I had a problem when changing the state from the integer counter taken from the sample to my complex state . The ctx.GetState threw an exception because it had a differnt type already stored for that entity ID from previous executions. I tried to find the state in the azure storage local simulator to delete it but I couldn't find it. Where do you persist the state in the local dev simulator?

In the end I changed my entity name to have a diffent entity ID and that solved the problem. Now it is working fine and I am converting the logic from SF. It's easier than I expected. I can't wait to have the application finished and publish on azure to see performance and cost.

stevekerrcarlisle commented 4 years ago

I was recently stuck on a similar issues (latest version of everything) and just found the solution. I'm posting it here to help others. My problem was that I could successfully get an orchestrator to call my durable entity functions, however the orchestrator would never continue processing after the call. It appeared to just keep on waiting for a response. However, the orchestrator also exited successfully?????

The problem??? My orchestrator was returning void. When I rechecked the example code, I noticed the example was returning Task. I changed my code to do this and it started working as expected. I don't know if this counts as a bug.

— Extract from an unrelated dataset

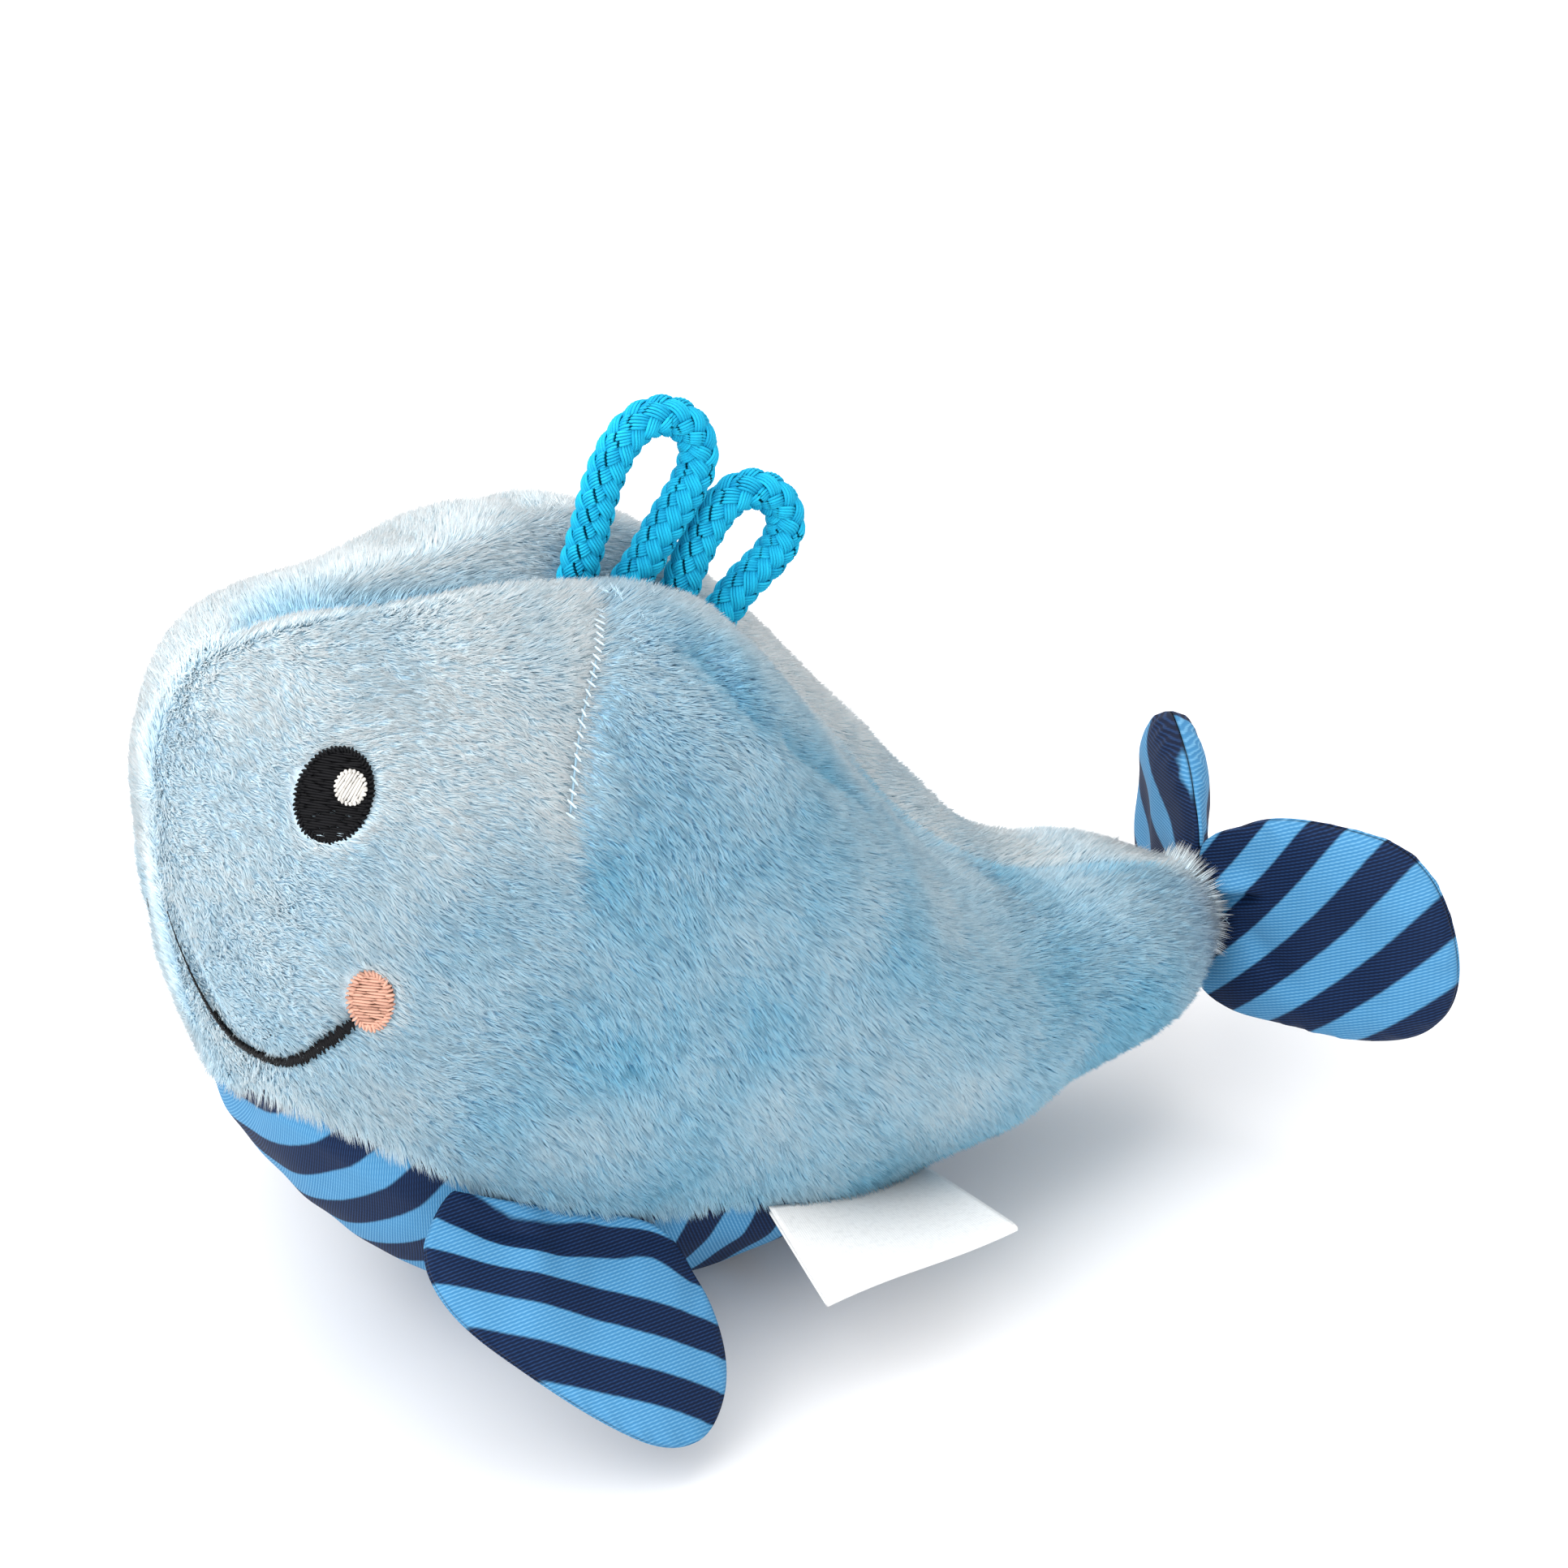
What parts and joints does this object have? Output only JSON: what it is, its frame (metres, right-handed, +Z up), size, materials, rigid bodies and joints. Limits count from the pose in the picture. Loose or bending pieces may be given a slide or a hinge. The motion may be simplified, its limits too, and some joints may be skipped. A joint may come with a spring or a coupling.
{
  "type": "soft rattle",
  "caption": "Soft plush whale rattle with a striped belly, padded flippers and flukes, a spout of braided cord loops and a rattle capsule inside.",
  "frame": {"origin": "on the belly's rest flat, under the middle of the whole whale's box", "axes": "+X towards the tail, -Y the whale's left side, +Z up"},
  "size_m": [0.1602, 0.1052, 0.1129],
  "materials": {
    "plush": "short soft pile",
    "striped_twill": "navy and sky blue stripes on cotton twill",
    "wadding": "loose polyester fibre",
    "capsule": "satin",
    "ball": "polished",
    "cord": "braided",
    "ribbon": "satin",
    "black_thread": "satin stitch",
    "white_thread": "satin stitch",
    "pink_thread": "satin stitch",
    "blue_thread": "whip stitch"
  },
  "bodies": {
    "body": {"plush_side_left": "plush", "plush_side_right": "plush", "belly_panel": "striped_twill", "stuffing_left": "wadding", "stuffing_right": "wadding", "rattle_capsule_left": "capsule", "rattle_capsule_right": "capsule", "eye_left": "black_thread", "eye_right": "black_thread", "eye_shine_left": "white_thread", "eye_shine_right": "white_thread", "cheek_left": "pink_thread", "cheek_right": "pink_thread", "mouth_left": "black_thread", "mouth_right": "black_thread", "dart_thread_left": "blue_thread", "dart_thread_right": "blue_thread"},
    "flipper_left": {"flipper_outer_cloth_left": "striped_twill", "flipper_inner_cloth_left": "striped_twill", "flipper_wadding_left": "wadding"},
    "flipper_right": {"flipper_outer_cloth_right": "striped_twill", "flipper_inner_cloth_right": "striped_twill", "flipper_wadding_right": "wadding"},
    "fluke_left": {"fluke_outer_cloth_left": "striped_twill", "fluke_inner_cloth_left": "striped_twill", "fluke_wadding_left": "wadding"},
    "fluke_right": {"fluke_outer_cloth_right": "striped_twill", "fluke_inner_cloth_right": "striped_twill", "fluke_wadding_right": "wadding"},
    "label": {"care_label": "ribbon"},
    "spout_front": {"spout_loop_front": "cord"},
    "spout_rear": {"spout_loop_rear": "cord"},
    "ball_1": {"rattle_ball_1": "ball"},
    "ball_2": {"rattle_ball_2": "ball"},
    "ball_3": {"rattle_ball_3": "ball"},
    "ball_4": {"rattle_ball_4": "ball"},
    "ball_5": {"rattle_ball_5": "ball"}
  },
  "joints": [
    {"name": "flipper_left_bend", "type": "hinge", "parent": "body", "child": "flipper_left", "pos_m": [-0.04507, -0.03397, 0.02794], "axis": [-0.9242, 0.0898, 0.3711], "range_deg": [-25, 60], "stiffness_Nm_per_rad": 0.01},
    {"name": "flipper_right_bend", "type": "hinge", "parent": "body", "child": "flipper_right", "pos_m": [-0.04507, 0.03397, 0.02794], "axis": [0.9242, 0.0898, -0.3711], "range_deg": [-25, 60], "stiffness_Nm_per_rad": 0.01},
    {"name": "fluke_left_sway", "type": "hinge", "parent": "body", "child": "fluke_left", "pos_m": [0.06179, -0.0024, 0.02952], "axis": [0, 0, 1], "range_deg": [-20, 35], "stiffness_Nm_per_rad": 0.01},
    {"name": "fluke_right_sway", "type": "hinge", "parent": "body", "child": "fluke_right", "pos_m": [0.06211, 0.0024, 0.02952], "axis": [0, 0, -1], "range_deg": [-20, 35], "stiffness_Nm_per_rad": 0.01},
    {"name": "label_flap", "type": "hinge", "parent": "body", "child": "label", "pos_m": [-0.00198, -0.02491, 0.01577], "axis": [-0.8672, -0.4164, 0.2732], "range_deg": [-45, 20], "stiffness_Nm_per_rad": 0.0004},
    {"name": "spout_front_lean", "type": "hinge", "parent": "body", "child": "spout_front", "pos_m": [-0.02255, 0, 0.09152], "axis": [1, 0, 0], "range_deg": [-15, 15], "stiffness_Nm_per_rad": 0.003},
    {"name": "spout_rear_lean", "type": "hinge", "parent": "body", "child": "spout_rear", "pos_m": [-0.01005, 0, 0.08702], "axis": [1, 0, 0], "range_deg": [-25, 25], "stiffness_Nm_per_rad": 0.003},
    {"name": "ball_1_roll", "type": "slide", "parent": "body", "child": "ball_1", "axis": [0, 1, 0], "range_m": [-0.004, 0.013]},
    {"name": "ball_2_roll", "type": "slide", "parent": "body", "child": "ball_2", "axis": [0, 1, 0], "range_m": [-0.012, 0.005]},
    {"name": "ball_3_roll", "type": "slide", "parent": "body", "child": "ball_3", "axis": [0, 1, 0], "range_m": [-0.009, 0.008]},
    {"name": "ball_4_roll", "type": "slide", "parent": "body", "child": "ball_4", "axis": [0, 1, 0], "range_m": [-0.006, 0.011]},
    {"name": "ball_5_roll", "type": "slide", "parent": "body", "child": "ball_5", "axis": [0, 1, 0], "range_m": [-0.0135, 0.0035]}
  ]
}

        [FunctionName("ExampleOrchestrator")]
        public static async Task RunOrchestrator(
            [OrchestrationTrigger] IDurableOrchestrationContext context, ILogger log)
SteveLockley commented 4 years ago

Steve's comment is the answer, I just spent 3 hours trying to figure why my CallEntityAsync and CreateProxy functions just disappeared into a black hole when executed. You absolutely cannot specify the orchestrator return type as void. If it is made Task everything works as documentation

ConnorMcMahon commented 3 years ago

I will attempt to validate this.

If this is the case, I will see if there is a simple fix. If not, we can add an analyzer case to catch this.